Our Media Correspondent asks why politics on television and radio have become so boring, and gets the verdict from two media trainers on the worst offenders

The BBC has told the main political parties that the public finds them boring and it may have to cut back on political interviews to stop viewers turning off.

At a secret meeting in Oxford last week Tony Hall, the Corporation's head of news, outlined findings from the BBC's six-month strategic review of its news programmes to Labour, Conservative and Liberal Democrat spin doctors.

It showed the parties results of a study showing viewers believe politicians never answer questions, use too much jargon and are boring speakers.

Instead of devoting so much time to "talking heads" from political parties, the BBC has suggested giving airtime to real people in order to demonstrate the effects of policies on viewers. It is also proposing that experts from outside Westminster - from academia or relevant charities - should get more airtime.

The proposals were put to Alastair Campbell, Tony Blairs' press secretary, Gregor MacKay from William Hague's office and the Liberal Democrat's campaigns head, Nick Harvey MP.

"They [the BBC] didn't explicitly say `we're getting rid of you'," said one political representative at the meeting. "But they did say that together we've got a problem getting across to viewers and they suggested a number of ways around it."

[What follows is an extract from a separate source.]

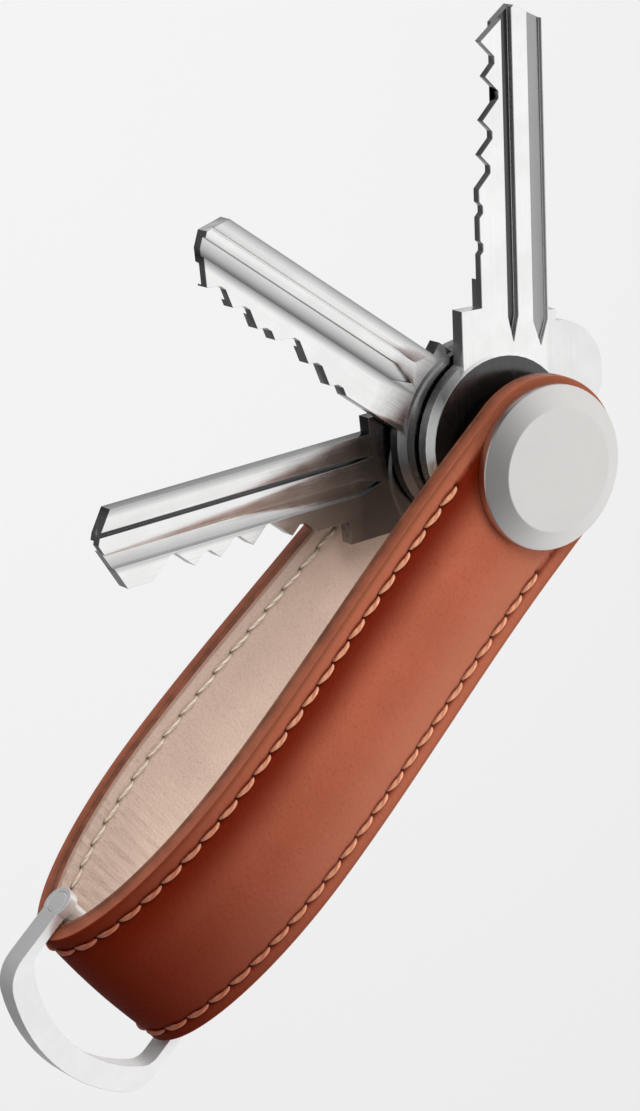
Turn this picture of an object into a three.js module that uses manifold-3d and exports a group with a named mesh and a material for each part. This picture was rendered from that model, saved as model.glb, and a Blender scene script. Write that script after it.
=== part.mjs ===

A BBC spokeswoman emphatically denied that the plans would mean less political coverage and denied the number of interviews with politicians would be cut. However, it is expected that lengthy interviews will have to be shortened to make way for topics which have a direct impact on viewers lives.

The Corporation is also known to be planning changes to the way it achieves political balance. Rather than allowing parties time to respond to every issue, every day, it will try to achieve balance throughout the course of the Parliamentary year.

The proposals come just a week after the BBC and the Independent Television Commission issued a consultation document containing plans to end party political broadcasts between elections. These have been greeted with anger from the Labour Party and the Liberal Democrats who believe they would weaken the parties' direct access to the electorate.

Michael Barratt, the former Nationwide presenter and professional media trainer, believes viewers turn away from politicians because they refuse to answer questions and stick to their party line: "Most of them aren't essentially boring people. But they sound it because they dodge issues and trot out platitudes. He singled out Gordon Brown, the Chancellor - "heavy and lumbering", and Harriet Harman, the Secretary of State for Social Security - "doesn't listen to the question ... boring and always on-message" for particular criticism.

Another media trainer,Scarlett MccGwire, who was a media adviser to the Labour Party castigated the previous prime minister as "dull, and now even duller". She also singled out John Maples, the Tory health spokesman as "smug", Ken Maginnis, of the Ulster Unionists as "dour and ranting" and Robert Maclennan, the Liberal Democrat president as "passionless in the extreme".

Gordon Brown: "The timbre of his voice and the set of his jaw are all rather heavy and lumbering. His body language and heavy voice together are just tedious."

Harriet Harman: "She has the worst case of the commonest problem. She refuses to obey the first rule ... which is to listen to questions. She just stays boring on, on message."

John Major: "He always was dull and now he's even duller ... Broadcasters now use him to whine about sports ... It's rather embarrassing and pathetic seeing him interviewed."

John Maples, Tory health spokesman: "Smug, smug, smug. And yet also dull and ghastly."

Ken Maginnis, Ulster Unionist security spokesman: "He has absolutely no respect for his audience, so makes no effort to persuade. Instead he relies on being dour and ranting."

Robert Maclennan, president of the Liberal Democrats: "I'm barely able to remember him he's so boring. Just passionless in the extreme."